Deck guns flash from both sides of the ship as depth charges roll into the water.
A familiar dull rumbling thud followed. Surface of the white-capped sea momentarily looked like gelatin, shaking in a bowl, then it was broken by geysers that spouted after each spot of explosion.
Another pattern of depth charges was dropped, then another. The stern of the ship, where I stood, shook and shuddered with each blasting vibration.
Only official Navy records say whether another U-boat was destroyed, but, I can say the Coast Guard did not lose the encounter.
Not all the sub-hunting work was done aboard ships. When convoys were closer to shore, precious air cover augmented the defensive screen. United Press correspondent Milton L. Carr flew with a Navy patrol in September 1942, jammed into the bombardier’s compartment of a flying boat.

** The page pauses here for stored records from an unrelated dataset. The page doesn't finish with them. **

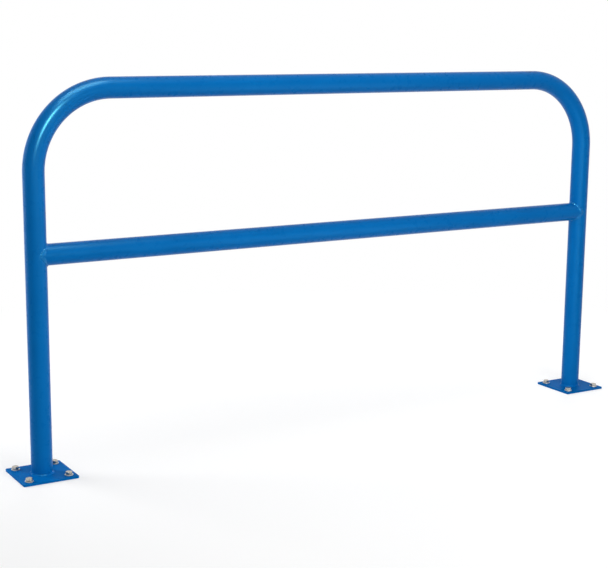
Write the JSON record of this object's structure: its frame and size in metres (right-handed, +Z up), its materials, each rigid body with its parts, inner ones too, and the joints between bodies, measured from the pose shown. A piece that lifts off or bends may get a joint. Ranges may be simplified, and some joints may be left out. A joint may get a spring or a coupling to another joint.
{
  "type": "steel protection hoop",
  "caption": "Blue powder-coated round-tube hoop with large-radius bends and a welded cross rail, on square base plates bolted to the floor.",
  "frame": {"origin": "floor level, midway between the two posts, on the hoop's own middle plane", "axes": "+X along the hoop from the left post to the right post, +Y to the back, +Z up"},
  "size_m": [2.1, 0.16, 1.1],
  "materials": {
    "blue_powder_coat": "smooth glossy powder coat with a faint orange peel",
    "zinc_plated_steel": "zinc plated, slightly dull, warm grey"
  },
  "bodies": {
    "root": {"hoop_tube": "blue_powder_coat", "cross_rail": "blue_powder_coat", "left_base_plate": "blue_powder_coat", "right_base_plate": "blue_powder_coat", "left_foot_weld": "blue_powder_coat", "right_foot_weld": "blue_powder_coat", "left_rail_weld": "blue_powder_coat", "right_rail_weld": "blue_powder_coat", "left_front_outer_bolt": "zinc_plated_steel", "left_front_inner_bolt": "zinc_plated_steel", "left_back_outer_bolt": "zinc_plated_steel", "left_back_inner_bolt": "zinc_plated_steel", "right_front_outer_bolt": "zinc_plated_steel", "right_front_inner_bolt": "zinc_plated_steel", "right_back_outer_bolt": "zinc_plated_steel", "right_back_inner_bolt": "zinc_plated_steel", "left_front_outer_washer": "zinc_plated_steel", "left_front_inner_washer": "zinc_plated_steel", "left_back_outer_washer": "zinc_plated_steel", "left_back_inner_washer": "zinc_plated_steel", "right_front_outer_washer": "zinc_plated_steel", "right_front_inner_washer": "zinc_plated_steel", "right_back_outer_washer": "zinc_plated_steel", "right_back_inner_washer": "zinc_plated_steel"}
  },
  "joints": []
}
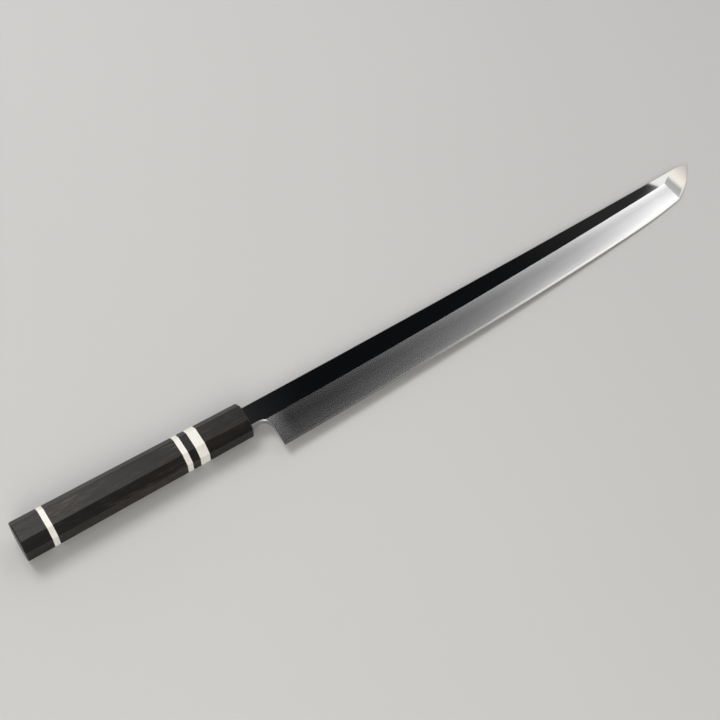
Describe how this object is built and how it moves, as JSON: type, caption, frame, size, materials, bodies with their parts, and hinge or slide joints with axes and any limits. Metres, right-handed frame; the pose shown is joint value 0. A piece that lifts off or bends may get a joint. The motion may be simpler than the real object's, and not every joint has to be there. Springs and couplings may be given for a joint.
{
  "type": "sakimaru yanagiba knife",
  "caption": "Long single-bevel slicing knife with a sword-style point, a laminated blade and an octagonal dark wood handle with pale rings.",
  "frame": {"origin": "centre of the flat butt end of the handle, on the handle's axis", "axes": "+X along the knife from the butt to the point, +Y towards the spine, +Z out of the bevelled front face"},
  "size_m": [0.5378, 0.0427, 0.023],
  "materials": {
    "soft_iron": "mirror-polished flat, hazy stone-finished bevel",
    "hard_steel": "fine satin with a honed edge",
    "ebony": "satin, oiled",
    "white_ring": "polished",
    "core_wood": "plain, unfinished",
    "bedding_resin": "cured resin"
  },
  "bodies": {
    "root": {"blade_iron_body": "soft_iron", "edge_steel": "hard_steel", "ferrule": "ebony", "thick_front_ring": "white_ring", "ring_spacer": "ebony", "thin_front_ring": "white_ring", "grip": "ebony", "rear_ring": "white_ring", "butt_cap": "ebony", "core_dowel": "core_wood", "tang_bedding": "bedding_resin"}
  },
  "joints": []
}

Again unable to get into too much detail thanks to censorship, Carr compliments the “teamwork of these U-boat hunters” as a “sight to remember.”
There seldom is time for a second shot at a submarine. Success or failure of the attack depends upon the constant readiness of the crew and the coordination of their efforts during the encounter.
Riding along with bombardier Emerson Myers, Carr sees that “nothing in the water below or in the sky above” seems to escape his notice.
“Surface vessel 15 degrees off the starboard bow,” he reported into the microphone strapped to his chest. Five minutes later I saw the object of his report, a tiny speck on the water several miles away — an Allied warship.
Once we dived within a few feet of a disturbance on the surface which turned out to be a school of fish. Myers explained that the fish had created a wake resembling that of a submarine.
I asked Myers what fliers looked for on the water which betrayed the presence of raiders.
“Every man has his own particular technique,” he replied. “You don’t learn to fish and hunt game by reading a book about it or listening to what someone tells you. You learn by experience. The same thing is true in hunting subs. Every time you see one you learn something new about hunting ’em.”